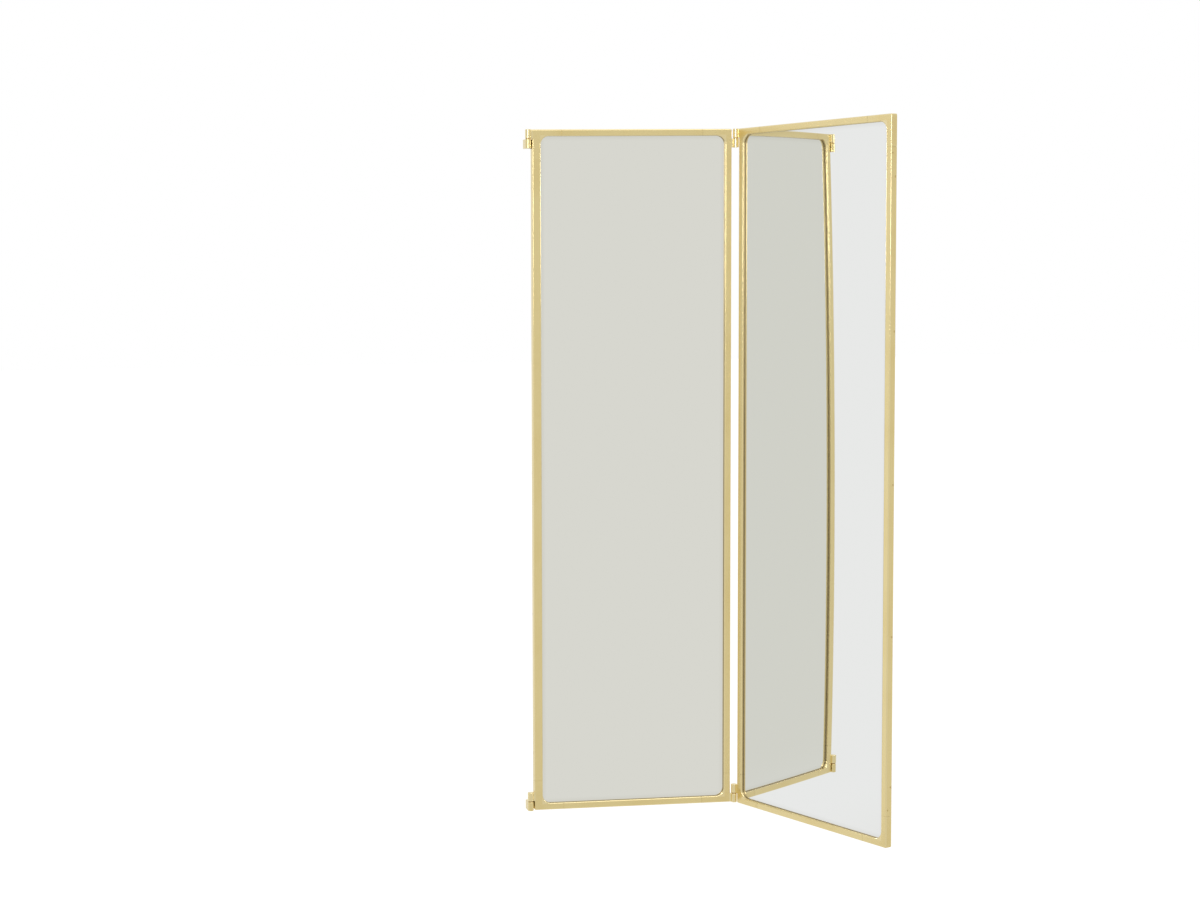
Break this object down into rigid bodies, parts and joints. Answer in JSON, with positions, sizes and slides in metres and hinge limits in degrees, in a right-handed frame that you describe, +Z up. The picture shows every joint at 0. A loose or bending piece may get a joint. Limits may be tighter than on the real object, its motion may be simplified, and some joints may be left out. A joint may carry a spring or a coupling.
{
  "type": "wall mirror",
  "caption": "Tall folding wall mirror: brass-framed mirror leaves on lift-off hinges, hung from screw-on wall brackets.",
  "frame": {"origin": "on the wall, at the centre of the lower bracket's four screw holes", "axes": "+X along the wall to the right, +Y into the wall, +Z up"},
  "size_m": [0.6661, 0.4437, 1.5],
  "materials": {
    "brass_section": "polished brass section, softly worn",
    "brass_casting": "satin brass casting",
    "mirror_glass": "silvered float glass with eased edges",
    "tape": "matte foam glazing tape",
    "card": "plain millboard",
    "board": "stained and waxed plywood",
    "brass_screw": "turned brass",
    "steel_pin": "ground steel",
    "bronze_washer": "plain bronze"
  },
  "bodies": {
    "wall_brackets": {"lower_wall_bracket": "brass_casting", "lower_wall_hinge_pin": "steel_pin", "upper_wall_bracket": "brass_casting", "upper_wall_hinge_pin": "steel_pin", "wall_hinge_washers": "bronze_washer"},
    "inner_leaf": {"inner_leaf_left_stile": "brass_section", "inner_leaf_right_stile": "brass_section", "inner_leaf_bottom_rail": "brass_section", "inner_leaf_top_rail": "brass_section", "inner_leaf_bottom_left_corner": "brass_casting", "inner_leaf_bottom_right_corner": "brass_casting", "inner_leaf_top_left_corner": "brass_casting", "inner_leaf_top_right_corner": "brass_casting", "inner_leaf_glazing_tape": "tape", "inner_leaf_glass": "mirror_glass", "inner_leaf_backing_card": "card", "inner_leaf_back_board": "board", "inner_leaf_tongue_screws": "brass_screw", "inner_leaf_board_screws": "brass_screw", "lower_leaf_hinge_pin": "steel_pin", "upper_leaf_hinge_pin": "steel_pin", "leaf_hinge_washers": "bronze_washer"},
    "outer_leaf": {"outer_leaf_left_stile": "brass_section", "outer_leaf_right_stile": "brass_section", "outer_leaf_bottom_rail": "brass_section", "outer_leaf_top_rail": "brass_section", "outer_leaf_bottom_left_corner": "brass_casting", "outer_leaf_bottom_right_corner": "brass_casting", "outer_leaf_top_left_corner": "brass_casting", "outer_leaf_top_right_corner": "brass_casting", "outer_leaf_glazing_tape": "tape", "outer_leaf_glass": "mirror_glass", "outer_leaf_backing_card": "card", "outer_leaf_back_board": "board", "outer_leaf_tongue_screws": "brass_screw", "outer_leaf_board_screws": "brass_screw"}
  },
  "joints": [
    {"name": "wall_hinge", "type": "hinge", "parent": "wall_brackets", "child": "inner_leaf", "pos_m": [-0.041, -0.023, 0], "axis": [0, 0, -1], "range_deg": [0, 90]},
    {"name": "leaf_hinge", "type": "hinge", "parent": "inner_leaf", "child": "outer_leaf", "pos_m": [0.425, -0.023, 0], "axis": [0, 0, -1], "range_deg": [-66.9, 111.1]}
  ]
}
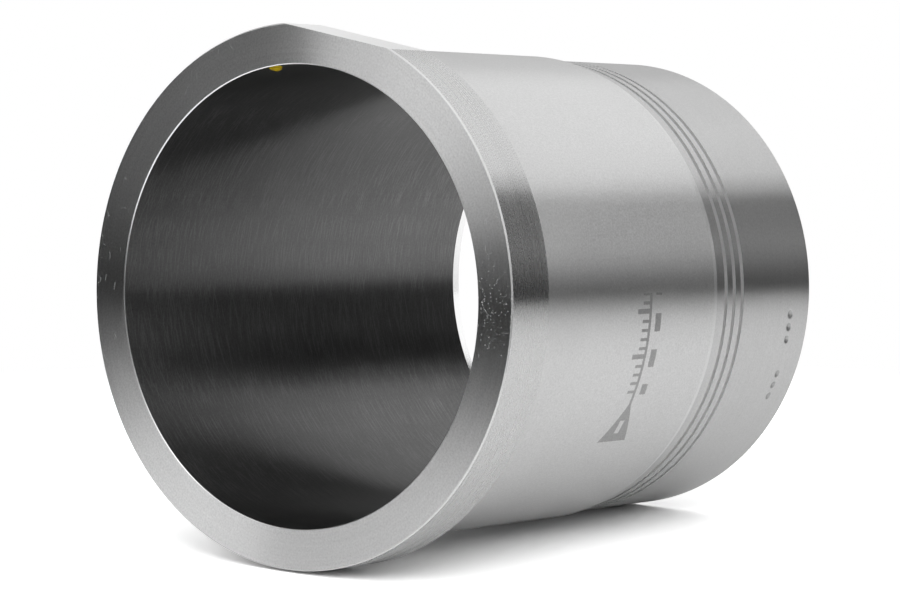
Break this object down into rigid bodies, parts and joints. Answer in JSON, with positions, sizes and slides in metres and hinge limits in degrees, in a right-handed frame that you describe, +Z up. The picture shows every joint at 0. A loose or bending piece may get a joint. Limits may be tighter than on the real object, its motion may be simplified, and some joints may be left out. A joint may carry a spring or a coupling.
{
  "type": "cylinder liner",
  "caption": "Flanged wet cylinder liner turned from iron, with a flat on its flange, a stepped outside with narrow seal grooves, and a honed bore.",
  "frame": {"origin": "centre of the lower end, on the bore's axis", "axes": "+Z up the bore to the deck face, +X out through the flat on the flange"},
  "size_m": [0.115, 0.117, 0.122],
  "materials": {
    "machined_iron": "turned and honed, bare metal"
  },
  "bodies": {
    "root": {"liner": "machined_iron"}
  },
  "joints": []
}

--------------------

Direction =
Copy each entry exactly, with nothing added or dropped.

Written answer =
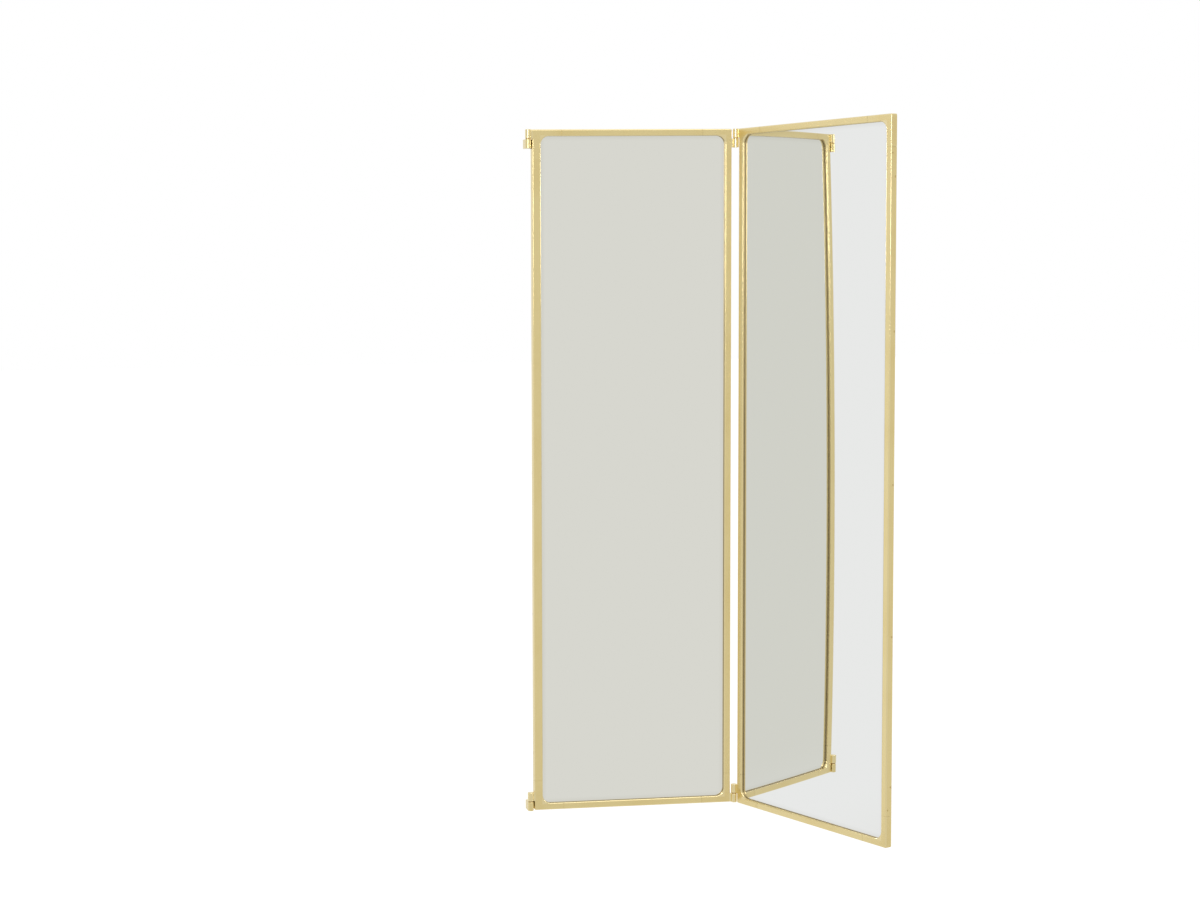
Break this object down into rigid bodies, parts and joints. Answer in JSON, with positions, sizes and slides in metres and hinge limits in degrees, in a right-handed frame that you describe, +Z up. The picture shows every joint at 0. A loose or bending piece may get a joint. Limits may be tighter than on the real object, its motion may be simplified, and some joints may be left out. A joint may carry a spring or a coupling.
{
  "type": "wall mirror",
  "caption": "Tall folding wall mirror: brass-framed mirror leaves on lift-off hinges, hung from screw-on wall brackets.",
  "frame": {"origin": "on the wall, at the centre of the lower bracket's four screw holes", "axes": "+X along the wall to the right, +Y into the wall, +Z up"},
  "size_m": [0.6661, 0.4437, 1.5],
  "materials": {
    "brass_section": "polished brass section, softly worn",
    "brass_casting": "satin brass casting",
    "mirror_glass": "silvered float glass with eased edges",
    "tape": "matte foam glazing tape",
    "card": "plain millboard",
    "board": "stained and waxed plywood",
    "brass_screw": "turned brass",
    "steel_pin": "ground steel",
    "bronze_washer": "plain bronze"
  },
  "bodies": {
    "wall_brackets": {"lower_wall_bracket": "brass_casting", "lower_wall_hinge_pin": "steel_pin", "upper_wall_bracket": "brass_casting", "upper_wall_hinge_pin": "steel_pin", "wall_hinge_washers": "bronze_washer"},
    "inner_leaf": {"inner_leaf_left_stile": "brass_section", "inner_leaf_right_stile": "brass_section", "inner_leaf_bottom_rail": "brass_section", "inner_leaf_top_rail": "brass_section", "inner_leaf_bottom_left_corner": "brass_casting", "inner_leaf_bottom_right_corner": "brass_casting", "inner_leaf_top_left_corner": "brass_casting", "inner_leaf_top_right_corner": "brass_casting", "inner_leaf_glazing_tape": "tape", "inner_leaf_glass": "mirror_glass", "inner_leaf_backing_card": "card", "inner_leaf_back_board": "board", "inner_leaf_tongue_screws": "brass_screw", "inner_leaf_board_screws": "brass_screw", "lower_leaf_hinge_pin": "steel_pin", "upper_leaf_hinge_pin": "steel_pin", "leaf_hinge_washers": "bronze_washer"},
    "outer_leaf": {"outer_leaf_left_stile": "brass_section", "outer_leaf_right_stile": "brass_section", "outer_leaf_bottom_rail": "brass_section", "outer_leaf_top_rail": "brass_section", "outer_leaf_bottom_left_corner": "brass_casting", "outer_leaf_bottom_right_corner": "brass_casting", "outer_leaf_top_left_corner": "brass_casting", "outer_leaf_top_right_corner": "brass_casting", "outer_leaf_glazing_tape": "tape", "outer_leaf_glass": "mirror_glass", "outer_leaf_backing_card": "card", "outer_leaf_back_board": "board", "outer_leaf_tongue_screws": "brass_screw", "outer_leaf_board_screws": "brass_screw"}
  },
  "joints": [
    {"name": "wall_hinge", "type": "hinge", "parent": "wall_brackets", "child": "inner_leaf", "pos_m": [-0.041, -0.023, 0], "axis": [0, 0, -1], "range_deg": [0, 90]},
    {"name": "leaf_hinge", "type": "hinge", "parent": "inner_leaf", "child": "outer_leaf", "pos_m": [0.425, -0.023, 0], "axis": [0, 0, -1], "range_deg": [-66.9, 111.1]}
  ]
}
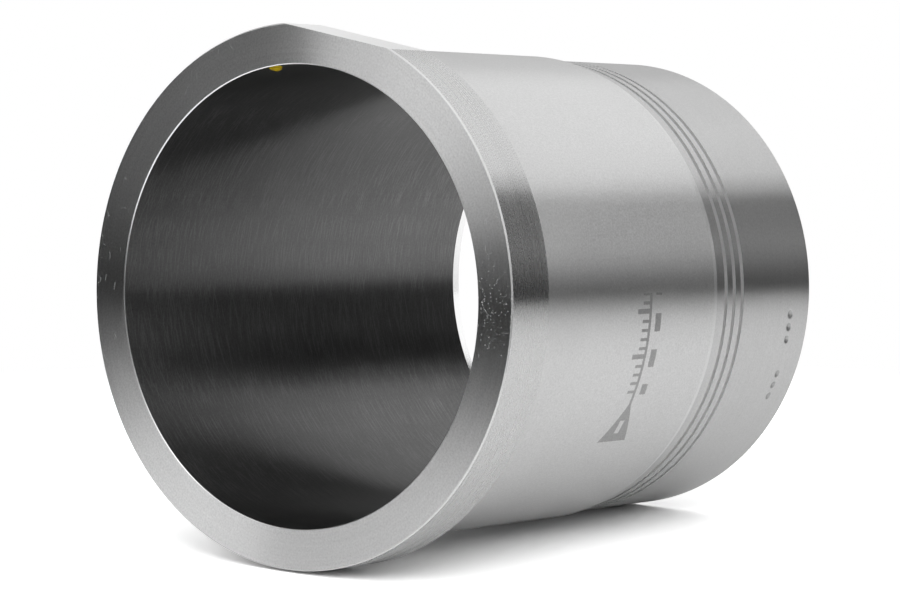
Break this object down into rigid bodies, parts and joints. Answer in JSON, with positions, sizes and slides in metres and hinge limits in degrees, in a right-handed frame that you describe, +Z up. The picture shows every joint at 0. A loose or bending piece may get a joint. Limits may be tighter than on the real object, its motion may be simplified, and some joints may be left out. A joint may carry a spring or a coupling.
{
  "type": "cylinder liner",
  "caption": "Flanged wet cylinder liner turned from iron, with a flat on its flange, a stepped outside with narrow seal grooves, and a honed bore.",
  "frame": {"origin": "centre of the lower end, on the bore's axis", "axes": "+Z up the bore to the deck face, +X out through the flat on the flange"},
  "size_m": [0.115, 0.117, 0.122],
  "materials": {
    "machined_iron": "turned and honed, bare metal"
  },
  "bodies": {
    "root": {"liner": "machined_iron"}
  },
  "joints": []
}